Finalmente, hay también una falsa oposición, que de hecho está en la base misma de muchos de los planteos críticos. Se discute como si hubiera que elegir. Como si una cosa anulara a la otra. ¡Ahora resulta que hay que hablar de los derechos de los putos y no de la explotación! Es que, amigo, quizás no haya necesidad de elegir. Quizás se pueda hablar de las dos cosas. A nadie se le impide hacer ninguna contribución al problema –todavía no resuelto– de cómo va a hacer la izquierda para superar el mercado, o al menos el capitalismo, que es precisamente el problema de la izquierda socialista.

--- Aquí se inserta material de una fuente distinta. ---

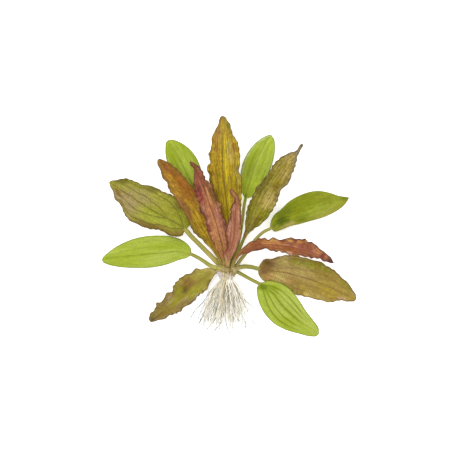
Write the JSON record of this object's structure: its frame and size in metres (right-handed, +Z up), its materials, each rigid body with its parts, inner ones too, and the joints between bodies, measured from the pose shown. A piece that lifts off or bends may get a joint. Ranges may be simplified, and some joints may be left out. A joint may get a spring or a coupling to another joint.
{
  "type": "amazon sword plant",
  "caption": "Bare-rooted amazon sword plant laid flat: long-stalked green and wavy bronze and red leaves fan from a short rootstock with a tuft of pale roots.",
  "frame": {"origin": "centre of the plant's outline on the surface it lies on", "axes": "+X runs across the plant from its left leaves to its right ones, +Y along the rootstock towards the tall leaf, +Z up from the surface it lies on"},
  "size_m": [0.2544, 0.2206, 0.0458],
  "materials": {
    "green_leaf": "satin",
    "deep_green_leaf": "satin",
    "olive_leaf": "satin",
    "amber_leaf": "satin",
    "red_leaf": "satin",
    "rust_leaf": "satin",
    "gold_leaf": "satin",
    "bronze_leaf": "satin",
    "tan_leaf": "satin",
    "rootstock": "matte",
    "root": "matte"
  },
  "bodies": {
    "root": {"leaf_green_left": "green_leaf", "leaf_green_back_left": "green_leaf", "leaf_green_back_right": "green_leaf", "leaf_green_lower_right": "green_leaf", "leaf_green_right": "deep_green_leaf", "leaf_olive_left": "olive_leaf", "leaf_amber_left": "amber_leaf", "leaf_red_centre": "red_leaf", "leaf_red_small": "red_leaf", "leaf_red_arching": "rust_leaf", "leaf_gold_tall": "gold_leaf", "leaf_bronze_right": "bronze_leaf", "leaf_bronze_lower_left": "bronze_leaf", "leaf_tan_right": "tan_leaf", "rootstock": "rootstock", "root_01": "root", "root_02": "root", "root_03": "root", "root_04": "root", "root_05": "root", "root_06": "root", "root_07": "root", "root_08": "root", "root_09": "root", "root_10": "root", "root_11": "root", "root_12": "root", "root_13": "root", "root_14": "root", "root_15": "root", "root_16": "root", "root_17": "root", "root_18": "root", "root_19": "root", "root_20": "root", "root_21": "root", "root_22": "root", "root_23": "root", "root_24": "root", "root_25": "root", "root_26": "root", "root_27": "root", "root_28": "root", "root_29": "root", "root_30": "root", "root_31": "root", "root_32": "root", "root_33": "root", "root_34": "root"}
  },
  "joints": []
}
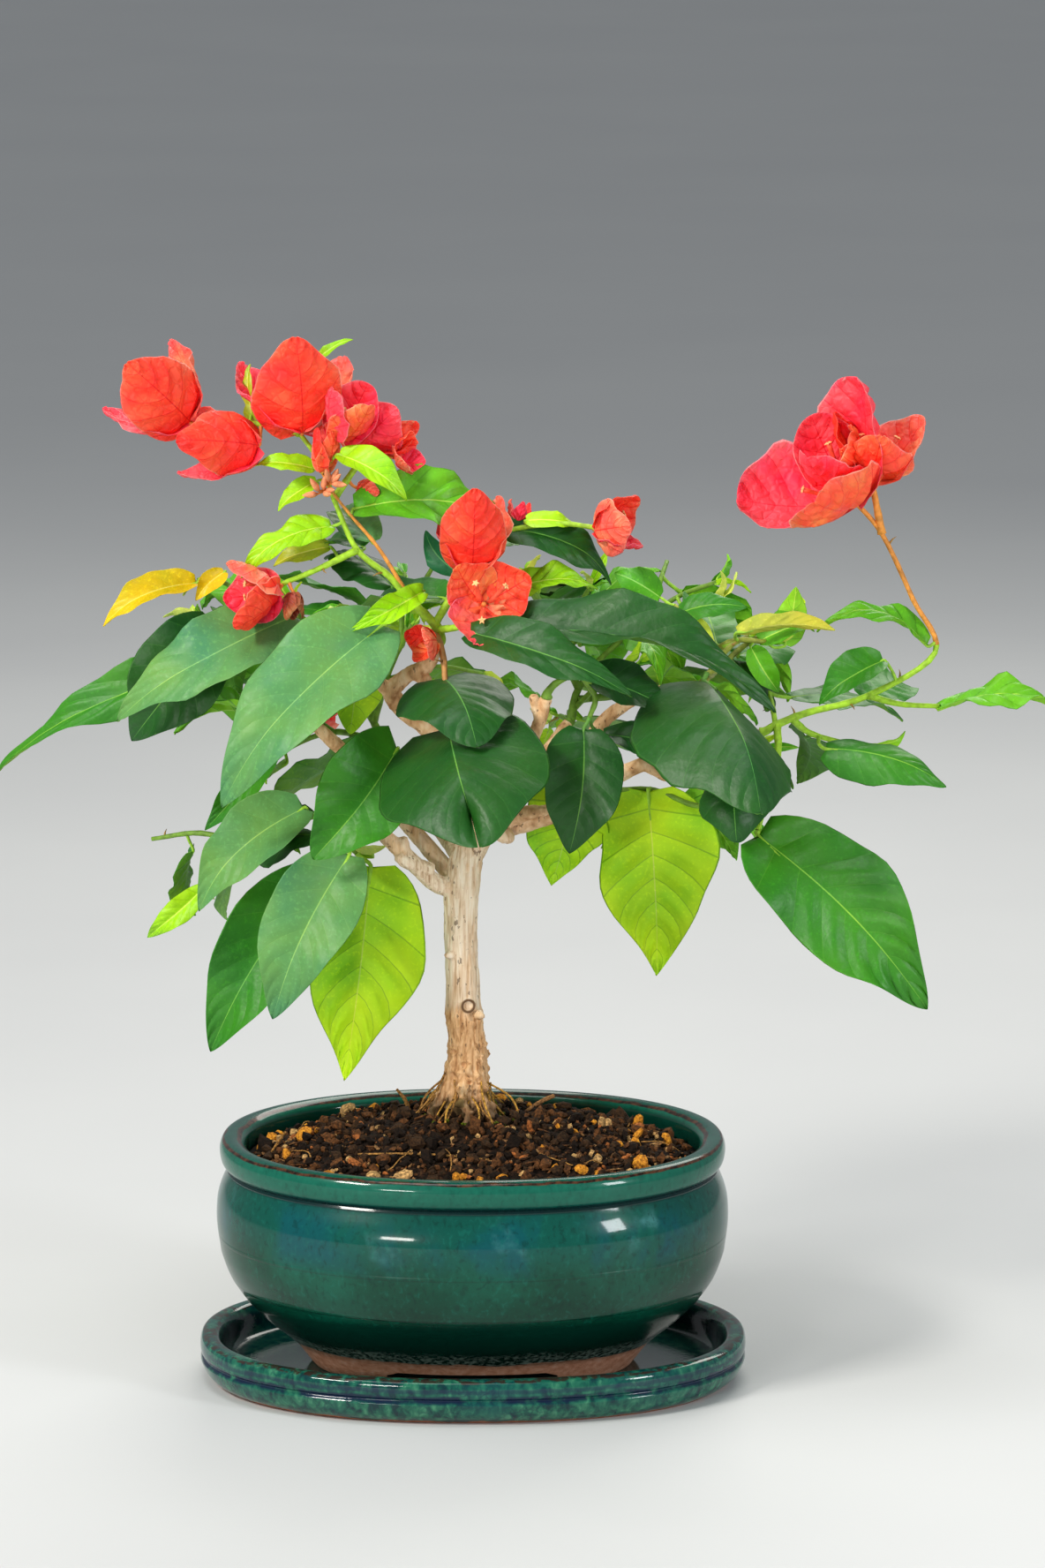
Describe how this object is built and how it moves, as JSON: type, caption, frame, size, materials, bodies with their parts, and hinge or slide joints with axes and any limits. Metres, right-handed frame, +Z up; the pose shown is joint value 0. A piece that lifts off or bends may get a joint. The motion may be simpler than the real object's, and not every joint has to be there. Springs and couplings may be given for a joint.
{
  "type": "potted bougainvillea bonsai",
  "caption": "Small bougainvillea bonsai with large drooping leaves and coral bracts, in an oval green glazed pot that stands in its drip tray",
  "frame": {"origin": "centre of the flat underside of the drip tray", "axes": "+Z up; +X along the long side of the pot, to the viewer's right; +Y away from the viewer"},
  "size_m": [0.386, 0.2055, 0.375],
  "materials": {
    "tray_glaze": "glossy mottled green glaze with navy breaks over stoneware",
    "pot_glaze": "glossy deep teal green glaze, bare terracotta foot",
    "potting_soil": "moist crumbly potting mix with clay granules and bark",
    "bark": "pale tan bark, rougher and warmer towards the roots",
    "foliage": "waxy green leaves, green twigs and papery coral bracts"
  },
  "bodies": {
    "root": {"drip_tray": "tray_glaze", "pot": "pot_glaze", "soil": "potting_soil", "trunk": "bark", "bough_left_low": "bark", "bough_left": "bark", "bough_top": "bark", "bough_right": "bark", "bough_mid": "bark", "bough_front": "bark", "bough_back_left": "bark", "bough_back_right": "bark", "foliage_left_low": "foliage", "foliage_left": "foliage", "foliage_top": "foliage", "foliage_front": "foliage", "foliage_mid": "foliage", "foliage_right": "foliage", "foliage_right_low": "foliage", "foliage_back_left": "foliage", "foliage_back_right": "foliage"}
  },
  "joints": []
}
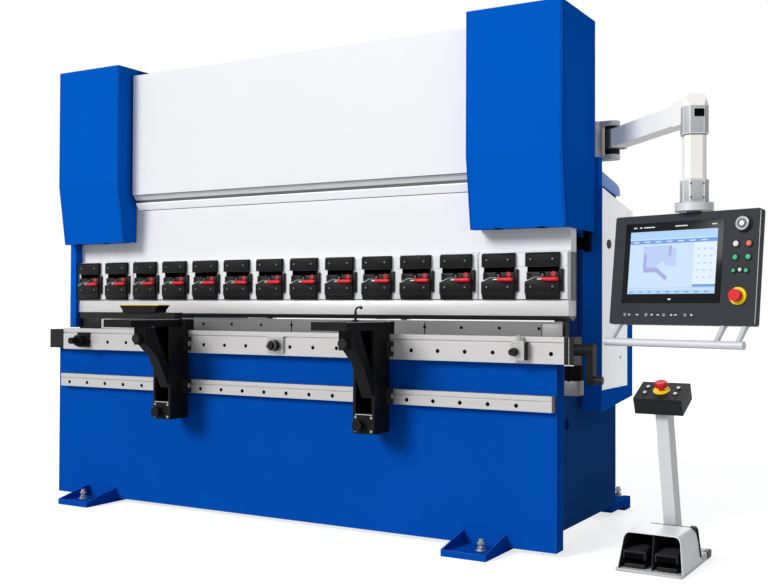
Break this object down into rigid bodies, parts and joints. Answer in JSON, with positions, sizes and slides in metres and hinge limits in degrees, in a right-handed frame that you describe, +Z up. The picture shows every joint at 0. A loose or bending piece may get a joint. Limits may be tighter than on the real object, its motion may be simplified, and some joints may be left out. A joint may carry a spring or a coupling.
{
  "type": "cnc press brake",
  "caption": "Hydraulic bending press with a white ram between blue cylinder covers, lever tool clamps, front sheet support arms, a swing-arm control panel and a foot pedal station.",
  "frame": {"origin": "on the floor, midway between the two front anchor holes", "axes": "+X along the machine to the operator's right, +Y from the operator to the back, +Z up"},
  "size_m": [4.0506, 1.813, 2.49],
  "materials": {
    "blue_paint": "gloss",
    "white_paint": "satin",
    "light_grey_paint": "satin",
    "brushed_steel": "brushed",
    "dark_steel": "blackened",
    "aluminium": "anodised",
    "black_cast": "satin black",
    "black_plastic": "matte",
    "grey_case": "satin",
    "red_plastic": "gloss",
    "white_plastic": "gloss",
    "screen_glass": "gloss screen",
    "chrome": "polished",
    "zinc": "zinc plated"
  },
  "bodies": {
    "root": {"side_frames": "blue_paint", "table_front_plate": "blue_paint", "bed_slab": "dark_steel", "cross_beams": "blue_paint", "floor_feet": "blue_paint", "levelling_screws": "zinc", "cylinder_covers": "blue_paint", "cylinders": "dark_steel", "guide_strips": "brushed_steel", "die_holder": "brushed_steel", "lower_die": "brushed_steel", "upper_rail": "aluminium", "lower_rail": "aluminium", "rail_end_blocks": "black_plastic", "crowning_drive": "dark_steel", "hydraulic_unit": "light_grey_paint", "electrical_cabinet": "light_grey_paint", "side_guards": "blue_paint", "pendant_bracket": "aluminium", "gauge_rails": "dark_steel", "pedal_base": "light_grey_paint", "pedal_shroud": "white_paint", "pedal_post": "white_paint", "pedal_box": "black_plastic"},
    "ram": {"ram": "white_paint", "ram_panel": "white_paint", "clamp_bar": "white_paint", "clamp_blocks": "dark_steel", "clamp_screws": "dark_steel", "clamp_levers": "red_plastic", "punch": "brushed_steel", "piston_rods": "chrome"},
    "crank": {"crank": "black_cast"},
    "crank_grip": {"crank_grip": "black_plastic"},
    "arm_left": {"support_arm_left": "black_cast", "sheet_bar_left": "black_plastic", "sheet_tray_left": "black_plastic"},
    "arm_right": {"support_arm_right": "black_cast", "sheet_hook_right": "black_plastic"},
    "knob_left": {"arm_knob_left": "black_plastic"},
    "knob_right": {"arm_knob_right": "black_plastic"},
    "stop_left": {"rail_stop_left": "dark_steel"},
    "stop_middle": {"rail_stop_middle": "zinc"},
    "stop_right": {"rail_stop_right": "zinc"},
    "gauge": {"gauge_beam": "aluminium"},
    "finger_left": {"gauge_finger_left": "brushed_steel"},
    "finger_right": {"gauge_finger_right": "brushed_steel"},
    "pendant": {"pendant_arm": "aluminium"},
    "panel": {"control_panel": "grey_case", "screen": "screen_glass", "panel_handle": "aluminium", "panel_buttons": "white_plastic"},
    "panel_stop": {"panel_estop": "red_plastic"},
    "selector": {"panel_selector": "chrome"},
    "pedal_left": {"pedal_left": "black_plastic"},
    "pedal_right": {"pedal_right": "black_plastic"},
    "pedal_stop": {"pedal_estop": "red_plastic"},
    "door_left": {"guard_door_left": "white_paint"},
    "door_right": {"guard_door_right": "white_paint"},
    "cabinet_door": {"cabinet_door": "light_grey_paint"}
  },
  "joints": [
    {"name": "ram_stroke", "type": "slide", "parent": "root", "child": "ram", "axis": [0, 0, 1], "range_m": [0, 0.16]},
    {"name": "crank_turn", "type": "hinge", "parent": "root", "child": "crank", "pos_m": [1.66, 0.085, 0.925], "axis": [1, 0, 0], "continuous": true},
    {"name": "grip_spin", "type": "hinge", "parent": "crank", "child": "crank_grip", "pos_m": [1.75, 0.085, 0.795], "axis": [1, 0, 0], "continuous": true},
    {"name": "arm_left_slide", "type": "slide", "parent": "root", "child": "arm_left", "axis": [1, 0, 0], "range_m": [-0.3, 0.26]},
    {"name": "arm_right_slide", "type": "slide", "parent": "root", "child": "arm_right", "axis": [1, 0, 0], "range_m": [-0.2, 0.56]},
    {"name": "knob_left_turn", "type": "hinge", "parent": "arm_left", "child": "knob_left", "pos_m": [-0.569, -0.267, 0.942], "axis": [0, 1, 0], "continuous": true},
    {"name": "knob_right_turn", "type": "hinge", "parent": "arm_right", "child": "knob_right", "pos_m": [0.681, -0.267, 0.942], "axis": [0, 1, 0], "continuous": true},
    {"name": "stop_left_slide", "type": "slide", "parent": "root", "child": "stop_left", "axis": [1, 0, 0], "range_m": [-0.11, 0.19]},
    {"name": "stop_middle_slide", "type": "slide", "parent": "root", "child": "stop_middle", "axis": [1, 0, 0], "range_m": [-0.235, 0.215]},
    {"name": "stop_right_slide", "type": "slide", "parent": "root", "child": "stop_right", "axis": [1, 0, 0], "range_m": [-0.055, 0.15]},
    {"name": "gauge_depth", "type": "slide", "parent": "root", "child": "gauge", "axis": [0, 1, 0], "range_m": [-0.085, 0.25]},
    {"name": "finger_left_slide", "type": "slide", "parent": "gauge", "child": "finger_left", "axis": [1, 0, 0], "range_m": [-0.5, 0.35]},
    {"name": "finger_right_slide", "type": "slide", "parent": "gauge", "child": "finger_right", "axis": [1, 0, 0], "range_m": [-0.35, 0.5]},
    {"name": "pendant_swing", "type": "hinge", "parent": "root", "child": "pendant", "pos_m": [1.592, 0.76, 1.94], "axis": [0, 0, 1], "range_deg": [0, 80]},
    {"name": "panel_swivel", "type": "hinge", "parent": "pendant", "child": "panel", "pos_m": [2.13452, 0.18025, 1.55], "axis": [0, 0, 1], "range_deg": [-60, 90]},
    {"name": "panel_stop_push", "type": "slide", "parent": "panel", "child": "panel_stop", "axis": [0.2821, 0.9522, -0.1175], "range_m": [0, 0.005], "stiffness_N_per_m": 1200, "springref_m": -0.004},
    {"name": "selector_turn", "type": "hinge", "parent": "panel", "child": "selector", "pos_m": [2.36054, 0.07009, 1.44879], "axis": [0.2821, 0.9522, -0.1175], "range_deg": [-135, 135]},
    {"name": "pedal_left_press", "type": "hinge", "parent": "root", "child": "pedal_left", "pos_m": [1.91661, 0.30868, 0.047], "axis": [0.9998, -0.0174, 0], "range_deg": [0, 5.5], "stiffness_Nm_per_rad": 60, "springref_deg": -14.32},
    {"name": "pedal_right_press", "type": "hinge", "parent": "root", "child": "pedal_right", "pos_m": [2.05277, 0.30631, 0.047], "axis": [0.9998, -0.0174, 0], "range_deg": [0, 5.5], "stiffness_Nm_per_rad": 60, "springref_deg": -14.32},
    {"name": "pedal_stop_push", "type": "slide", "parent": "root", "child": "pedal_stop", "axis": [0.0069, 0.3971, -0.9178], "range_m": [0, 0.0035], "stiffness_N_per_m": 1200, "springref_m": -0.004},
    {"name": "door_right_hinge", "type": "hinge", "parent": "root", "child": "door_right", "pos_m": [1.5945, 0.945, 1.1], "axis": [0, 0, 1], "range_deg": [0, 90]},
    {"name": "door_left_hinge", "type": "hinge", "parent": "root", "child": "door_left", "pos_m": [-1.5945, 0.945, 1.1], "axis": [0, 0, 1], "range_deg": [-90, 0]},
    {"name": "cabinet_door_hinge", "type": "hinge", "parent": "root", "child": "cabinet_door", "pos_m": [-1.489, 1.436, 0.714], "axis": [0, 0, 1], "range_deg": [0, 110]}
  ]
}
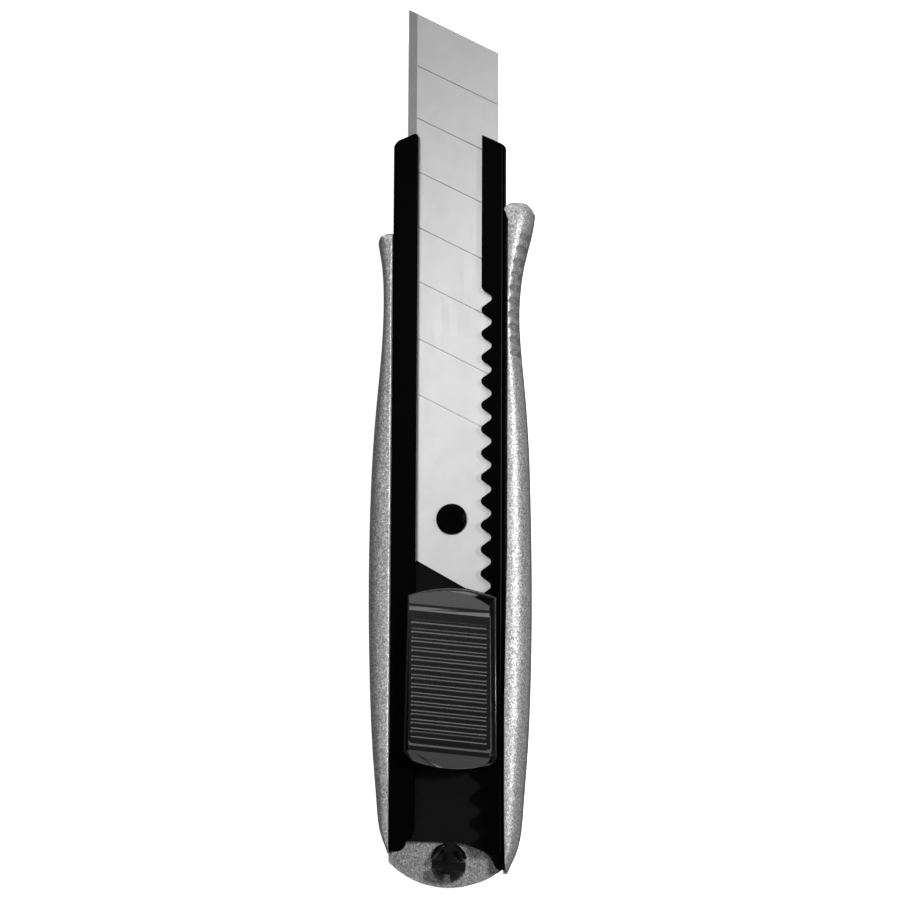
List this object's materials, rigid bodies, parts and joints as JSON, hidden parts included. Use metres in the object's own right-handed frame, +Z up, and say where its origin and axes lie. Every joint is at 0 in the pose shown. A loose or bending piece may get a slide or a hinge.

En efecto, si tiene razón Gerald Cohen, y probablemente la tenga, el mercado es una institución intrínsecamente repugnante y la izquierda socialista se define como tal en la medida en que se plantea la forma de su superación histórica. Lo razonable, pues, es esperar alguna propuesta en ese sentido. Y no parece que se haya usado la así llamada “agenda de los nuevos derechos” para inhibirlas. Lo que parece, más bien, es que hay pocas ideas en esa materia. Y repetir una y otra vez que hay que tematizar la explotación, la exclusión, la desigualdad y todos los demás temas de la “agenda de los viejos derechos” no es hacer necesariamente una contribución. Es sólo repetir una y otra vez lo que hay que hacer, pero nada más.

Hay un montón de cosas discutibles en la nueva izquierda, como ya las había en la vieja. Pero no es conveniente, bajo el rótulo de “corrección política”, que todo lo barre, mandar a parar cosas distintas a un mismo saco, para luego emprenderla contra el bulto a mamporrazos, como si fuera una piñata. La nueva izquierda llegó porque la vieja fracasó, con muy pocas excepciones. Y muchos de esos fracasos fueron verdaderamente trágicos. Esa cuestión convendría tenerla siempre presente.